Whether it’s a cleverly constructed act or a genuine slice of old time Americana, The Black Twig Pickers do it well. As the evening draws on, songs about trainwrecks in 1908, little ducks on a pond, and encouraging one’s baby to spend the night seem less self-consciously twee and more genuine. It helps that the audience is submersed in their style: no support acts played on the night, just two long sets of their own homegrown bluesy material.
By the end of the first set, they’re teaching the audience to square dance, flat-footing, and generally having an infectiously good time. Alongside old material (they’ve been recording for over a decade) the band play the B-side to their upcoming LP. Released next month on Chicago label Thrill Jockey, ‘Whompyjawed’ is an experimentation in sound, recorded in an old farmhouse full of people. This epitomises The Black Twig Pickers.

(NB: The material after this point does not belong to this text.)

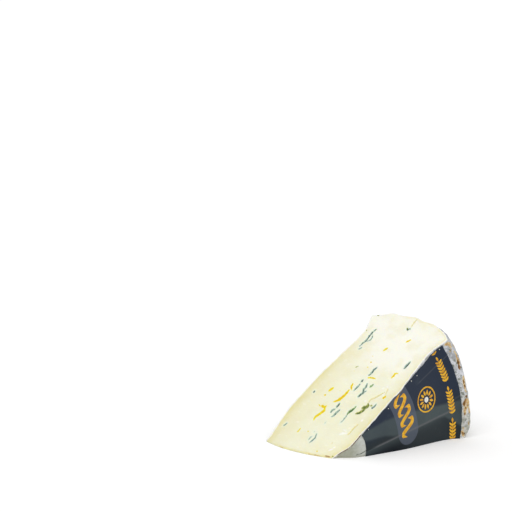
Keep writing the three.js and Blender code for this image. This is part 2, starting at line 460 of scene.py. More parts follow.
# the lower cut shows the same kinds of pocket at its own random places; lengths in millimetres
STROKE_SEED = 11
LOWER_COUNTS = {"blue": 17, "green": 8, "olive": 6, "yellow": 17, "crack_and_shade": 3}
LOWER_ALONG = -30, 36
LOWER_ACROSS = -24, 24
STROKE_LENGTHS = 1.5, 9
STROKE_WIDTHS = 0.8, 1.9
STROKE_TURN = 0.45
STROKE_BEND = 0.12
STROKE_SPOTS = 5
chance = np.random.default_rng(STROKE_SEED)


def lower_strokes(count):
    strokes = []
    for _ in range(count):
        middle = np.array([chance.uniform(*LOWER_ALONG), chance.uniform(*LOWER_ACROSS)]) * MM
        heading = chance.normal(0, STROKE_TURN)
        length = chance.uniform(*STROKE_LENGTHS) * MM
        bend = chance.normal(0, STROKE_BEND) * length
        steps = np.linspace(-0.5, 0.5, STROKE_SPOTS)
        ahead = np.array([math.cos(heading), math.sin(heading)])
        aside = np.array([-ahead[1], ahead[0]])
        line = middle + np.outer(steps * length, ahead) + np.outer(bend * (1 - 4 * steps**2), aside)
        strokes.append((chance.uniform(*STROKE_WIDTHS) * MM, *line))
    return strokes


sheet_ends = np.cumsum([grid[..., 0].size for grid in sheets])
sheet_of = np.searchsorted(sheet_ends, first, side="right")
on_upper = sheet_of == 0
on_lower = sheet_of == 1
on_rind = (sheet_of >= CUT_SHEETS) & (side < STAINS_TO_SIDE)
seen = seen_at(spots)
marks = {}
for kind, strokes in STROKES.items():
    there = on_rind if kind in RIND_KINDS else on_upper
    inside = np.full(len(spots), -FAR_OUTSIDE)
    inside[there] = inside_strokes(seen[there], strokes) * PIXEL_ON_PIECE
    if kind in LOWER_COUNTS:
        inside[on_lower] = inside_strokes(spots[on_lower, :2], lower_strokes(LOWER_COUNTS[kind]))
    marks[kind] = np.maximum(inside, -FAR_OUTSIDE)
SUNK_KINDS = "blue", "green", "olive", "crack_and_shade", "brown"
sunk = np.maximum.reduce([marks[kind] for kind in SUNK_KINDS])


def mesh_of(name, corners, faces):
    mesh = bpy.data.meshes.new(name)
    mesh.from_pydata(corners.tolist(), [], [list(dict.fromkeys(face)) for face in faces.tolist()])
    mesh.validate()
    mesh.polygons.foreach_set("use_smooth", np.ones(len(mesh.polygons), bool))
    return mesh


def mark(mesh, values, kind="FLOAT", domain="POINT"):
    """Keeps values for each corner or face under their names, for the materials and the nodes."""
    for name, numbers in values.items():
        numbers = np.ravel(numbers).astype(np.float32 if kind == "FLOAT" else bool)
        mesh.attributes.new(name, kind, domain).data.foreach_set("value", numbers)


def piece_of(mesh, name):
    piece = bpy.data.objects.new(name, mesh)
    bpy.context.scene.collection.objects.link(piece)
    return piece


# the label lies round the middle of the wheel and keeps the rind under it smooth
LABEL_X = 4.95 * MM
LABEL_Z = 3.5 * MM
LABEL_R = 90.2 * MM
WINDOW_R = 14.3 * MM
FACE_SIDE = 0.999
SKIN_DEPTH = 0.01 * MM

from_middle = np.hypot(spots[:, 0] - TIP_X - LABEL_X, spots[:, 2] - LABEL_Z)
cheese_mesh = mesh_of("cheese_block", spots, quads)
mark(cheese_mesh, {
    "depth": under_rind / MM,
    "from_cut": from_cut / MM,
    "along": from_tip / MM,
    "side": side,
    "covered": (side < -FACE_SIDE) & (from_middle > WINDOW_R) & (from_middle < LABEL_R),
    "rim": (np.abs(side) < FACE_SIDE) & (under_rind < SKIN_DEPTH) & ~on_lower,
    "from_middle": from_middle / MM,
    "sunk": sunk / MM,
})
mark(cheese_mesh, {kind: inside / MM for kind, inside in marks.items()})
mark(cheese_mesh, {"rind": ~on_cut}, "BOOLEAN", "FACE")
cheese = piece_of(cheese_mesh, "cheese_block")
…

Technically, they’re outstanding, awe-inspiring musicians with a mastery of fiddles, guitars and mouth-harps that raise astonished gasps and standing ovations from the audience. A six-minute solo isn’t boring, but entrancing. But for them, it’s less about the songs and more about the experience – for the duration of the night the audience is transported into their world of small-town folk music. They won us round.